-- BEGIN Material provided --

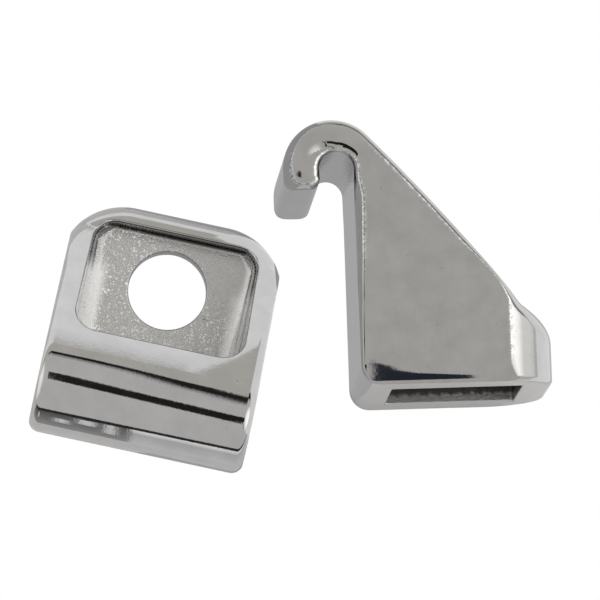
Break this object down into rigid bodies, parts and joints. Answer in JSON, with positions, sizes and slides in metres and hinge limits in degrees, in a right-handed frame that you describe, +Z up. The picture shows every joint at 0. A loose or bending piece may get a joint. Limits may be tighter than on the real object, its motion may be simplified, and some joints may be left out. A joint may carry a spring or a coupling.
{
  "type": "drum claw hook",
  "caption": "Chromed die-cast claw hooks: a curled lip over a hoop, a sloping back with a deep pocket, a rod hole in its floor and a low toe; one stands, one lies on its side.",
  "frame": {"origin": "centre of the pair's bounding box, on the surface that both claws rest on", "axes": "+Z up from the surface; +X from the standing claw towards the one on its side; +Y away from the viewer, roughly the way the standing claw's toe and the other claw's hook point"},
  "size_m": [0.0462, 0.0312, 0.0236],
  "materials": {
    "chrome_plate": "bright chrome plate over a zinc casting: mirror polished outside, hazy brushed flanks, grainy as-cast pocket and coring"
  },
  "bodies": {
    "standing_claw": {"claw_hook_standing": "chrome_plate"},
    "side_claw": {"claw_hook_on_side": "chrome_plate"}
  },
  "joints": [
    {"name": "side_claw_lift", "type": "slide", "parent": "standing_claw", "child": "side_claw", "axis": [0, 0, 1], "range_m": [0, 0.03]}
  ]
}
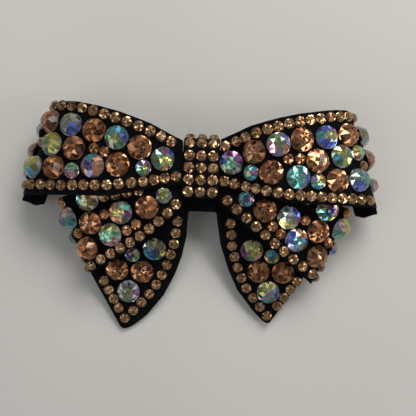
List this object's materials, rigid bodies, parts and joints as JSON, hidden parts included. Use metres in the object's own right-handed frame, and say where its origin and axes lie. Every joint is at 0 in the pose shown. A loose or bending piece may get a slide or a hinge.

-- END Material provided --

| What you have to do |
Every record should be repeated exactly; please leave none out.

| Exercise output |
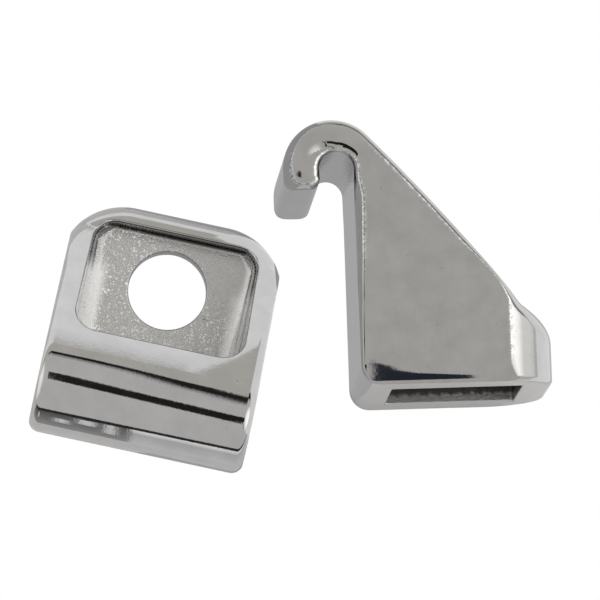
Break this object down into rigid bodies, parts and joints. Answer in JSON, with positions, sizes and slides in metres and hinge limits in degrees, in a right-handed frame that you describe, +Z up. The picture shows every joint at 0. A loose or bending piece may get a joint. Limits may be tighter than on the real object, its motion may be simplified, and some joints may be left out. A joint may carry a spring or a coupling.
{
  "type": "drum claw hook",
  "caption": "Chromed die-cast claw hooks: a curled lip over a hoop, a sloping back with a deep pocket, a rod hole in its floor and a low toe; one stands, one lies on its side.",
  "frame": {"origin": "centre of the pair's bounding box, on the surface that both claws rest on", "axes": "+Z up from the surface; +X from the standing claw towards the one on its side; +Y away from the viewer, roughly the way the standing claw's toe and the other claw's hook point"},
  "size_m": [0.0462, 0.0312, 0.0236],
  "materials": {
    "chrome_plate": "bright chrome plate over a zinc casting: mirror polished outside, hazy brushed flanks, grainy as-cast pocket and coring"
  },
  "bodies": {
    "standing_claw": {"claw_hook_standing": "chrome_plate"},
    "side_claw": {"claw_hook_on_side": "chrome_plate"}
  },
  "joints": [
    {"name": "side_claw_lift", "type": "slide", "parent": "standing_claw", "child": "side_claw", "axis": [0, 0, 1], "range_m": [0, 0.03]}
  ]
}
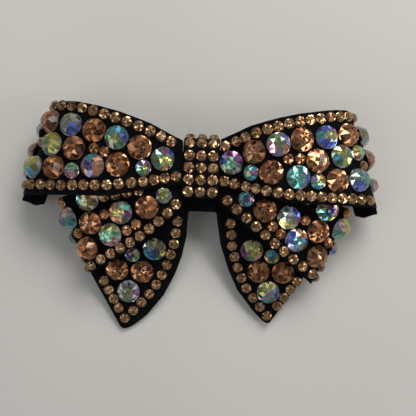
List this object's materials, rigid bodies, parts and joints as JSON, hidden parts included. Use metres in the object's own right-handed frame, and say where its origin and axes lie. Every joint is at 0 in the pose shown. A loose or bending piece may get a slide or a hinge.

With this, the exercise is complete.